‘A writer must be read,’ Elizabeth McGovern observes during her cameo in The Wife, illustrating one of the film’s central insights: in order to have a voice, it is not enough simply to speak; one must be heard.
This is the tension at the heart of Joe and Joan Castleman’s marriage (brought to life magnificently by Jonathan Pryce and Glenn Close). Joe, a famous novelist, is informed at the beginning of the film that he will be receiving the Nobel Prize for Literature. The ensuing celebration, where friends and family come together to revel in Joe’s crowning triumph, is the first sign that all is not well in the Castleman family; here are the first intimations of Joe’s vanity, the uneasy wrinkles between him and his son, David (Max Irons), and the vague discomfort of reducing Joan to the clichéd role of ‘the wife,’ as she struggles to be heard over her eminent husband. Over the next hour-and-a-half, all these disquietudes are developed and explored as the family travels to Stockholm for the Nobel ceremony – also accompanied by the unwelcome would-be biographer of Joe, Nathaniel Bone (Christian Slater). Bone’s presence acts as the catalyst for conflict in the picture, as he attempts to unearth any skeletons in the Castlemans’ closet.
The relationship at the heart of the film is portrayed remarkably. This is no sketch of a forty-year marriage, but a three-dimensional realisation of a life spent together. The greatest proof of this is found in the way that dysfunction and love coexist in their relationship; the frequent moments of conflict and disparity only make their union more realistic, more believable. Naturally, Jane Anderson’s script and Meg Wolitzer’s novel play a significant role in realising this relationship so truthfully, but it is the extraordinary performances of Close and Pryce that make it feel so very honest.
These might be career-best performances – no mean feat for two masters with such impressive bodies of work. Their chemistry is phenomenal, as if they’ve been working together for the entire forty years their characters have been married, and they bring to life one of the most complex relationships seen in mainstream cinema for many years. The dark side of this relationship is unavoidable; there is neglect, even cruelty at times, but amidst all this there is an undeniable and powerful bond between them. One scene exemplifies this perfectly, when a bitter argument that reinvigorates traumas from their past dissolves entirely into joy at the sudden news of their grandchild’s birth. Because of moments like this, which hold conflict and love so close to each other, the question that runs throughout the film is never simply, ‘what will love endure?’, but ‘why does love endure so much?’
A significant reason why the portrayal of this relationship is so perceptive is the way in which it observes the effect of aging on the couple. Through the use of flashback and narrative allusion, the viewer is afforded brief windows into Joe and Joan’s history, each time revealing something more in the wider recesses of their shared life together. As the film develops, shadows are slowly lifted from the canvas of their relationship, and the more the viewer sees, the more we wonder what has been lost between them as they have aged.

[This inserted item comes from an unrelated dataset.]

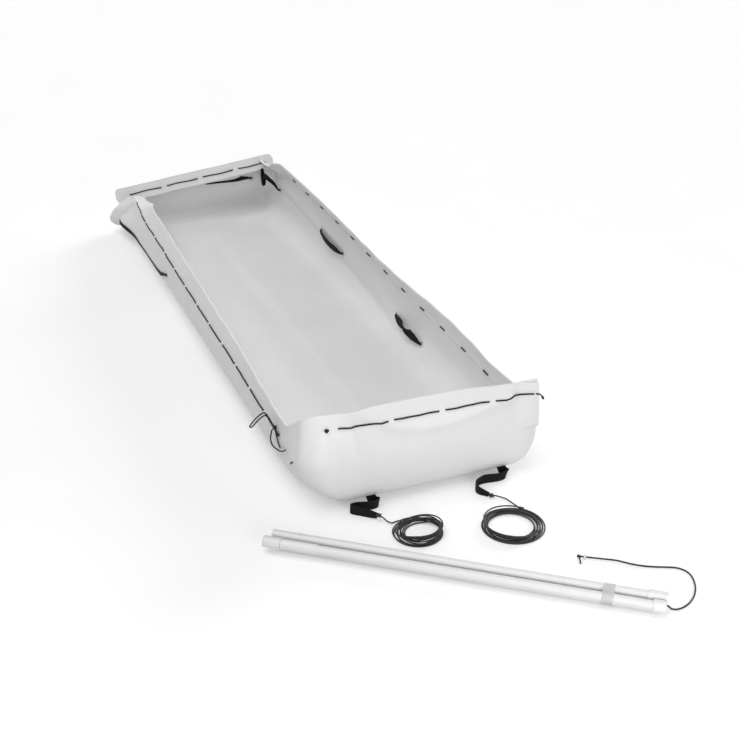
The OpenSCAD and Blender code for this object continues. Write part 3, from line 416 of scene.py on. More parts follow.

There are two particularly memorable, parallel scenes that demonstrate this: the first comes right at the beginning of the film, when Joan and Joe jump up and down on their bed together like children, celebrating the news of the Nobel; later, in a flashback, we see that they had celebrated Joe’s first published novel similarly, jumping on their bed in their youth in similar fashion. Director Björn Runge takes care to ensure these scenes correspond; he uses the same low angle, the same jump-cut edit in and out. The dialogue, however, is pointedly different: in the first scene, Joe exclaims, ‘I’ve won the Nobel! I’ve won the Nobel!’ and it is only in the later scene that the viewer realises the pain tied to this, since Joe and Joan celebrated his first novel by exclaiming together, ‘We’re getting published! We’re getting published!’ Somewhere along the decades, ‘we’ was reduced to ‘I’, and this is as concise a summary of the story’s tragedy as is found anywhere in the film.
This trajectory is embodied in the movie’s narrative, and it is deeply connected to its most overt theme: the marginalisation of Joan and her voice. Along these lines, there isn’t so much a twist in the plot as an elephant in the room. In all likelihood, most audiences will gather where the story is headed from the trailer, yet this is certainly not a shortcoming, since the film seems to intend as much. Because of this, the film is able to draw its drama from far more interesting sources than plot, such as Joe and Joan’s multi-layered relationship, the love between them that at times seems almost unaccountable, or the insight that a writer’s voice is as much a construction of the reader as it is the product of their own prose.
The result is a film that grips the viewer because of its characters and its thematic content. The value of the picture lies in its exploration of the protagonists’ marriage and its insight into the themes of love and what it means to be truly heard and recognised in life. The visual artistry of the film is very limited, with Runge providing a basic coverage of every scene, rather than using the visual to empower the story. His work with the actors is remarkable, though, and it is this along with the extraordinary performances of Close and Pryce that makes The Wife worth seeing.